While I respect and applaud the OP's author for 'thinking outside the box', so to speak, in trying to find a poignant comparison to God that employs a particular 'myth' or 'legend' simulataneously existing in numerous cultures, many of which have apparently had no substantive contact with one another, thereby seeming to eliminate some sort of cultural-mythological domino effect in which one group of people conceived the idea of 'dragons' and passed them on to others, I still find one irreconcilable fault with the analogy/question.

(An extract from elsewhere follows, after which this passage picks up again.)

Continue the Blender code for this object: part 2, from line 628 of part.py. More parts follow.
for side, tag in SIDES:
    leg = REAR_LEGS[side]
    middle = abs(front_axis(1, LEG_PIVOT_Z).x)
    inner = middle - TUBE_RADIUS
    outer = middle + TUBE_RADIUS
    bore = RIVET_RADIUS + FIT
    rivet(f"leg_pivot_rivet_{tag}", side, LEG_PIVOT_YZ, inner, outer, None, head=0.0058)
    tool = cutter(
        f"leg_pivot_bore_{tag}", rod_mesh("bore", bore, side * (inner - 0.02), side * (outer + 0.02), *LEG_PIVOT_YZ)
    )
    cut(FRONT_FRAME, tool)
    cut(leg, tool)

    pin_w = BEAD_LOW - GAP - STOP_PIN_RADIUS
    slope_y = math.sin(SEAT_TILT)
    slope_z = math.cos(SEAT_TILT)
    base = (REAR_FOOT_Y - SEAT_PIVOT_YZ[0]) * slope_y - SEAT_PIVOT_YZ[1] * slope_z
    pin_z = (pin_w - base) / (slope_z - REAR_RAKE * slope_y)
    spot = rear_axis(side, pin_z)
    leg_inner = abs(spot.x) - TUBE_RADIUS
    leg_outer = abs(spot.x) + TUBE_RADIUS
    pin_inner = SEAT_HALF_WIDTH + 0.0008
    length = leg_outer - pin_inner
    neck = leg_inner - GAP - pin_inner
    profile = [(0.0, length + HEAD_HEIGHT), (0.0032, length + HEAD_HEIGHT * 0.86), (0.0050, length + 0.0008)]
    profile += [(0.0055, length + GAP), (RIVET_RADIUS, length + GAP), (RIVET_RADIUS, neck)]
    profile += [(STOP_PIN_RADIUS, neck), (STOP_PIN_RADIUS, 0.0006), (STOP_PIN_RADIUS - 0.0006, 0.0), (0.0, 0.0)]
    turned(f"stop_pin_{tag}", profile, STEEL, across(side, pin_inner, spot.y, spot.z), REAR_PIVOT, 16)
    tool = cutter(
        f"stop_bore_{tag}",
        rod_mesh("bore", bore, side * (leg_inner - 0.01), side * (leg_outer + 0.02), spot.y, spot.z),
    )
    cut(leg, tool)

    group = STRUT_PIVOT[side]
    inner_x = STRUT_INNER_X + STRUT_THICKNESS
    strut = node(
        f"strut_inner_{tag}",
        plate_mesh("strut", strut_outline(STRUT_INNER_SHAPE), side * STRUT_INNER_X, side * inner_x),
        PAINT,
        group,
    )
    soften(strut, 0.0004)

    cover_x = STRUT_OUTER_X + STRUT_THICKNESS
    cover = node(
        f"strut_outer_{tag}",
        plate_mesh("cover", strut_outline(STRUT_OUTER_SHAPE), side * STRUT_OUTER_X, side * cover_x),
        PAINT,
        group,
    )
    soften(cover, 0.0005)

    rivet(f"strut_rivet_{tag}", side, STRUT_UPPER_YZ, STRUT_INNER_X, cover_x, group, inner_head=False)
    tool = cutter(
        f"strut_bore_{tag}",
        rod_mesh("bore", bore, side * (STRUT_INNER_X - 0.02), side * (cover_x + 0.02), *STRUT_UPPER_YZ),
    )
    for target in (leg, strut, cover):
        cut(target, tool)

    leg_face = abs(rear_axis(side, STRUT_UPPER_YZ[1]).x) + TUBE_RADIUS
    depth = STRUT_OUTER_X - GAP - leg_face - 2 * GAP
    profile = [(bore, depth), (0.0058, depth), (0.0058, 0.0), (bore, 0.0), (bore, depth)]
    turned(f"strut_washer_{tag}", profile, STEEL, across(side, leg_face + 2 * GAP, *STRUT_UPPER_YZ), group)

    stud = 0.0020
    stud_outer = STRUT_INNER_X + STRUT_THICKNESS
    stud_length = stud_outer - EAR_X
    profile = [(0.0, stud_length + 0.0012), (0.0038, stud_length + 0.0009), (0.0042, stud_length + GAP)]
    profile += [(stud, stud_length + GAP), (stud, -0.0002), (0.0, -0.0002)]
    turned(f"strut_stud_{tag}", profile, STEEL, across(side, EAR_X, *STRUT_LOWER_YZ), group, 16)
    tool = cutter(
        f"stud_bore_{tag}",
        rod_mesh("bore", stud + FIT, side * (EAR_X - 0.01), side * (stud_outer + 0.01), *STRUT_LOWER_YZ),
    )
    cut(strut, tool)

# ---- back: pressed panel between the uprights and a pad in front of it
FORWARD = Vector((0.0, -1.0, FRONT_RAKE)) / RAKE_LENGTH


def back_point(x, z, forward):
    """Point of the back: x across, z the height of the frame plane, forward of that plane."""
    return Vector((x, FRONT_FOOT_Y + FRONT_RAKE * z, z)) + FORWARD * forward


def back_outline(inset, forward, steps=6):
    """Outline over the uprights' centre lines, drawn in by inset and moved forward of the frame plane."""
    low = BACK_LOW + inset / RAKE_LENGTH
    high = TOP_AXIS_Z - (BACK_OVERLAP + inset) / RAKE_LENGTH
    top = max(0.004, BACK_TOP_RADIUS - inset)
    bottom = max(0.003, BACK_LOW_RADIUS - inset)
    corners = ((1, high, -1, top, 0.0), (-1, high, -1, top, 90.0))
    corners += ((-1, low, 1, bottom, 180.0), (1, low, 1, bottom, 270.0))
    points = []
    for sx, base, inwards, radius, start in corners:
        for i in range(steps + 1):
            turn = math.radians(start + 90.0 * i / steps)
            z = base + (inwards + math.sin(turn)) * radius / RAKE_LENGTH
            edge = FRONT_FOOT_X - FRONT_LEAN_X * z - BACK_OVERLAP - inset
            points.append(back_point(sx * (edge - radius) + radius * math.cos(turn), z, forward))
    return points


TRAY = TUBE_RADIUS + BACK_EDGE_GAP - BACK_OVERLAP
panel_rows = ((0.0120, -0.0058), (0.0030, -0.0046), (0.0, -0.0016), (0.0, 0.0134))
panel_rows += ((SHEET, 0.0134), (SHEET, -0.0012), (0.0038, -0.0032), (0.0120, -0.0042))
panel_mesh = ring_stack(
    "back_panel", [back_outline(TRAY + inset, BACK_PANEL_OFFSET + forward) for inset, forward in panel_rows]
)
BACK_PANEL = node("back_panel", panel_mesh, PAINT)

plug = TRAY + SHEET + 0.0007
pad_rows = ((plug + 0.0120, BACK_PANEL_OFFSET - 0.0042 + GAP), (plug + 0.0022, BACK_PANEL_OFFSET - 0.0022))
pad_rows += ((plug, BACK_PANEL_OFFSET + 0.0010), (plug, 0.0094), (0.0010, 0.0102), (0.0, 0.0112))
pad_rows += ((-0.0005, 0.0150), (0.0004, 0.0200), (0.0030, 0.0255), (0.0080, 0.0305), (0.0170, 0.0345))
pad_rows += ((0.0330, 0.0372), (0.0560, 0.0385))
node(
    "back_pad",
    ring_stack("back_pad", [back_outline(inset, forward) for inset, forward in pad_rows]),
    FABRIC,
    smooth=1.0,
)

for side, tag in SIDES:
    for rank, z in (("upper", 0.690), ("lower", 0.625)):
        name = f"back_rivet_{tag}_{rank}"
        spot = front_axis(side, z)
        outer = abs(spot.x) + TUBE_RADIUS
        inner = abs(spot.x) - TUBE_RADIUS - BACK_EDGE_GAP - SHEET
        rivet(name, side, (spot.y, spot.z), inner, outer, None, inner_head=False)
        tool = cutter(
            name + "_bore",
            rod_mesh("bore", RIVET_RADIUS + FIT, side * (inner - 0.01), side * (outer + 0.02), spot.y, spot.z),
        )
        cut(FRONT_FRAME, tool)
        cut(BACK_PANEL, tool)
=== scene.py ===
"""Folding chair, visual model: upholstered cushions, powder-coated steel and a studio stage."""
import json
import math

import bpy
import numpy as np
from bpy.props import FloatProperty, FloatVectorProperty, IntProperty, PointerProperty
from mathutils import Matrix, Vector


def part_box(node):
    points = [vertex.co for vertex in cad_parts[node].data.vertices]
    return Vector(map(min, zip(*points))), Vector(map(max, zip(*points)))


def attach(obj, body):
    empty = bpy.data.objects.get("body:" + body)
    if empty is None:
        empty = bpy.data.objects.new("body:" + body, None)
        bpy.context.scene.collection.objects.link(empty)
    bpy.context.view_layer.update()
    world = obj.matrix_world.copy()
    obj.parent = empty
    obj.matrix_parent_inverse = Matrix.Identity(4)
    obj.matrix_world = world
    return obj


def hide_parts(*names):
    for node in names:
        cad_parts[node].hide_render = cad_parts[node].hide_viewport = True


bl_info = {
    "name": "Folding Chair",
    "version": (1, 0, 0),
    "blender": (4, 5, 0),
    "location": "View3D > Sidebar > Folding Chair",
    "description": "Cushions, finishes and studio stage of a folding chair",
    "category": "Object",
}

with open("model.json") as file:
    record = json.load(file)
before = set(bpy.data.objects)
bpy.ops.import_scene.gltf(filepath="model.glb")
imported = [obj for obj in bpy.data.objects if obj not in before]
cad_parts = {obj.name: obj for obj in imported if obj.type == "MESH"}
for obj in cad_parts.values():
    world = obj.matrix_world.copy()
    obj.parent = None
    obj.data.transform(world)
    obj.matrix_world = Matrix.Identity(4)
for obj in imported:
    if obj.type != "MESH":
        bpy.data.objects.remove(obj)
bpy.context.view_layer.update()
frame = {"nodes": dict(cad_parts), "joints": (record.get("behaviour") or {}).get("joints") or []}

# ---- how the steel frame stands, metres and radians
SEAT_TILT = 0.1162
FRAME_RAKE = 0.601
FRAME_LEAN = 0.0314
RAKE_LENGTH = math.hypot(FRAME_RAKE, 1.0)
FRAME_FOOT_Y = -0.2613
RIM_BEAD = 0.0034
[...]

Some 'theists' believe that our existence, the very existence of the universe itself, is evidence of God. Now, don't get me wrong, I am not saying I agree with this notion. But I could certainly see how it would be possible for some theists to be dismissive of the OP's question because Dragons, even if they do exist or ever did, have left nothing that can be referred to as 'evidence' of that existence.

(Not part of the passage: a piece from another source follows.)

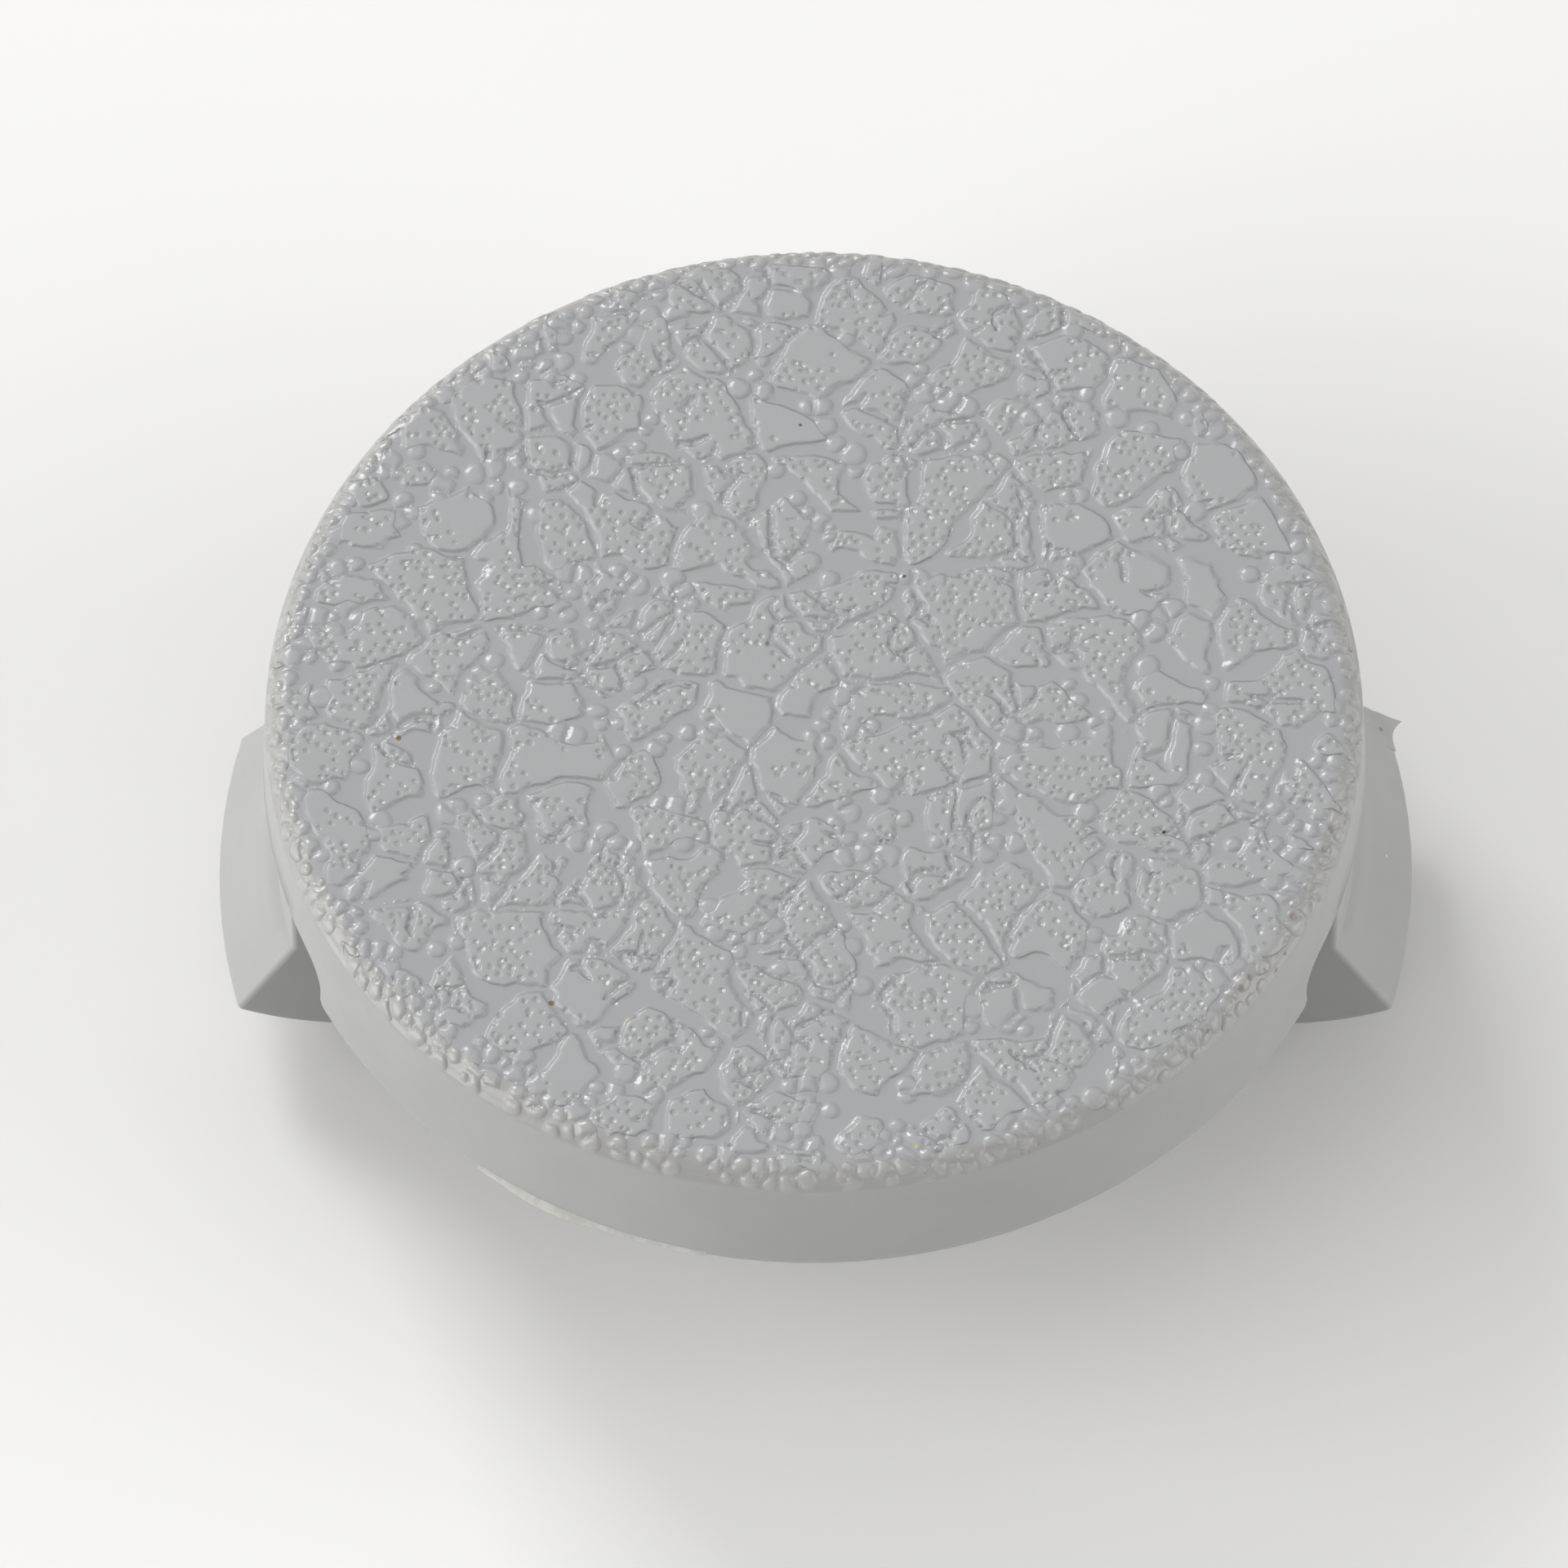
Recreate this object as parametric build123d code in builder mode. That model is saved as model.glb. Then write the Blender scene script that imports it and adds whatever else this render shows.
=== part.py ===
"""Snap-in plastic hole plug: a round cap with a short skirt and two barbed legs.

The plug is one moulding. Its origin is the middle of the floor that its legs
stand on, +Z points up through the cap, and the two legs lie along X.
"""

from build123d import *
from math import cos, radians, sin, tan
import os

os.makedirs("parts", exist_ok=True)

# Overall sizes
cap_diameter = 25.0  # across the skirt, just under the rim
overall_height = 9.2  # from the leg toes to the top face

# Cap and skirt
disc_thickness = 1.6
rim_radius = 0.55  # rounding of the top edge
skirt_height = 3.4  # from the top face to the skirt's lower edge
skirt_wall = 1.4
skirt_draft = 2.3  # degrees, widens the skirt towards its lower edge
core_draft = 1.0  # degrees, the same on the inside
inner_corner_radius = 0.35
skirt_lip_chamfer = 0.2  # on the skirt's inner lower edge

# Reliefs above the legs, which leave the legs free to flex
relief_height = 1.15
relief_half_width = 5.75
relief_corner_radius = 0.7
relief_mouth_radius = 0.2

# Barbed legs
leg_half_angle = 15.5  # degrees either side of X
leg_inset = 0.15  # leg face behind the skirt's top
leg_wall = 1.8
leg_root_radius = 0.6  # where the leg's inner face meets the disc
bend_depth = 5.15  # top face to where the leg flares out
barb_overhang = 1.35  # barb tip beyond the leg's face
barb_depth = 7.25  # top face to the barb tip
barb_tip_radius = 0.15
lead_in_radius = 9.5  # curve of the barb's underside
toe_width = 0.3  # flat that the plug stands on
leg_edge_radius = 0.13

# Levels and radii that follow from them
cap_radius = cap_diameter / 2
disc_underside = overall_height - disc_thickness
skirt_bottom = overall_height - skirt_height
rim_turn = 90 - skirt_draft
rim_centre = cap_radius - rim_radius * cos(radians(skirt_draft))
rim_foot = overall_height - rim_radius * (1 - sin(radians(skirt_draft)))
skirt_bottom_radius = cap_radius + (rim_foot - skirt_bottom) * tan(radians(skirt_draft))
core_radius = cap_radius - skirt_wall
core_mouth_radius = core_radius + (disc_underside - skirt_bottom) * tan(radians(core_draft))
leg_face_radius = cap_radius - leg_inset
leg_inner_radius = leg_face_radius - leg_wall
leg_top = overall_height - disc_thickness / 2  # the leg runs up into the disc
barb_radius = leg_face_radius + barb_overhang

# Leg: its section, turned through the leg's width
start_angle = radians(-leg_half_angle)
leg_end_plane = Plane(
    origin=(0, 0, 0),
    x_dir=(cos(start_angle), sin(start_angle), 0),
    z_dir=(sin(start_angle), -cos(start_angle), 0),
)
with BuildPart() as leg:
    with BuildSketch(leg_end_plane) as leg_section:
        with BuildLine():
            toe = Line((leg_inner_radius + toe_width, 0), (leg_inner_radius, 0))
            back = Line(toe @ 1, (leg_inner_radius, disc_underside - leg_root_radius))
            root = JernArc(start=back @ 1, tangent=back % 1, radius=leg_root_radius, arc_size=90)
            face = Polyline(
                root @ 1,
                (leg_inner_radius - leg_root_radius, leg_top),
                (leg_face_radius, leg_top),
                (leg_face_radius, overall_height - bend_depth),
                (barb_radius, overall_height - barb_depth),
            )
            RadiusArc(face @ 1, toe @ 0, lead_in_radius)
        make_face()
        fillet(leg_section.vertices().sort_by(Axis.X)[-1], radius=barb_tip_radius)
    revolve(axis=Axis.Z, revolution_arc=2 * leg_half_angle)
    leg_ends = leg.faces().filter_by(GeomType.PLANE).filter_by(lambda f: abs(f.normal_at().Z) < 0.1)
    free_edges = leg_ends.edges().filter_by_position(Axis.Z, -1, disc_underside - 0.01)
    fillet(free_edges, radius=leg_edge_radius)

with BuildPart() as hole_plug:
    # Cap: disc, rounded rim and drafted skirt, turned in one section
    with BuildSketch(Plane.XZ) as cap_section:
        with BuildLine():
            top = Line((0, overall_height), (rim_centre, overall_height))
            rim = JernArc(start=top @ 1, tangent=top % 1, radius=rim_radius, arc_size=-rim_turn)
            Polyline(
                rim @ 1,
                (skirt_bottom_radius, skirt_bottom),
                (core_mouth_radius, skirt_bottom),
                (core_radius, disc_underside),
                (0, disc_underside),
                (0, overall_height),
            )
        make_face()
        inner_corner = cap_section.vertices().sort_by_distance((core_radius, disc_underside))[0]
        fillet(inner_corner, radius=inner_corner_radius)
        skirt_lip = cap_section.vertices().sort_by_distance((core_mouth_radius, skirt_bottom))[0]
        chamfer(skirt_lip, length=skirt_lip_chamfer)
    revolve(axis=Axis.Z)

    # Reliefs: one cut along X through both sides of the skirt
    with BuildSketch(Plane.YZ.offset(-2 * cap_radius)) as relief_section:
        with Locations((0, skirt_bottom)):
            Rectangle(2 * relief_half_width, 2 * relief_height)
        fillet(relief_section.vertices().group_by(Axis.Y)[-1], radius=relief_corner_radius)
    extrude(amount=4 * cap_radius, mode=Mode.SUBTRACT)
    mouth_level = hole_plug.edges().filter_by_position(Axis.Z, skirt_bottom - 0.01, skirt_bottom + 0.01)
    fillet(mouth_level.filter_by(Axis.X), radius=relief_mouth_radius)

    # Legs: one at each side
    with PolarLocations(0, 2):
        add(leg.part)

hole_plug.part.label = "hole_plug"
export_step(hole_plug.part, "parts/hole_plug.step")
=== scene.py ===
import math

import bmesh
import bpy
import numpy as np
from mathutils import Matrix, Vector
from mathutils.kdtree import KDTree


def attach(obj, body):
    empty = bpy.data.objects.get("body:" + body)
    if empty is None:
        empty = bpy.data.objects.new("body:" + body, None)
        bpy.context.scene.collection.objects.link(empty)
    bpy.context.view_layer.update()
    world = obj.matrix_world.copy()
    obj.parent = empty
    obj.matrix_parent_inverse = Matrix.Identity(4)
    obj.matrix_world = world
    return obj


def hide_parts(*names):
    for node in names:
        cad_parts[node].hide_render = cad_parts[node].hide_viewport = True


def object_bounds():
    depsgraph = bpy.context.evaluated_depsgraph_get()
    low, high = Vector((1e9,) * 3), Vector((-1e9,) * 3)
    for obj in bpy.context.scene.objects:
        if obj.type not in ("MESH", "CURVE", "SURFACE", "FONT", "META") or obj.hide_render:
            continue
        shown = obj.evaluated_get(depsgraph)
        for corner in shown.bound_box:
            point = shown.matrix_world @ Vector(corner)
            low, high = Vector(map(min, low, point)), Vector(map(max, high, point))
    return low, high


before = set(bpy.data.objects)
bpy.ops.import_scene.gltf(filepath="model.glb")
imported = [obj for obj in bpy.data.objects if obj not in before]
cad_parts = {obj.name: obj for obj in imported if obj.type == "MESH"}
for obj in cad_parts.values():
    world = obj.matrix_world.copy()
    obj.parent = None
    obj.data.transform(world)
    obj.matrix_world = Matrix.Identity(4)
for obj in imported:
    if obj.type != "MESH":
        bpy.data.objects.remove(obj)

cad_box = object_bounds()
mm = 0.001
top_level = cad_box[1].z


# Camera
# A long lens looks down on the cap from the front, swung a little to the
# right, with the horizon turned by a fraction of a degree.
camera_elevation = math.radians(58.877)
camera_swing = math.radians(0.879)
camera_roll = math.radians(0.714)
camera_distance = 900 * mm
frame_width = 35.665 * mm
aim_right = -0.700 * mm
aim_up = -1.695 * mm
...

Some theists claim the very fact that a material universe exists, one for which there is NO verifiably known origin, at least none we have yet found, that alone is indication/evidence of God or a god or . . . something. Hell, I don't know what to call it; I'm still on the fence about all this stuff.
Personally, I see an infinite universe as a possibility. But there seems to be, whether logically sound or not, a certain inclination, at least among some people, to believe it more likely that the universe had a 'source' rather than to believe that it simply always existed.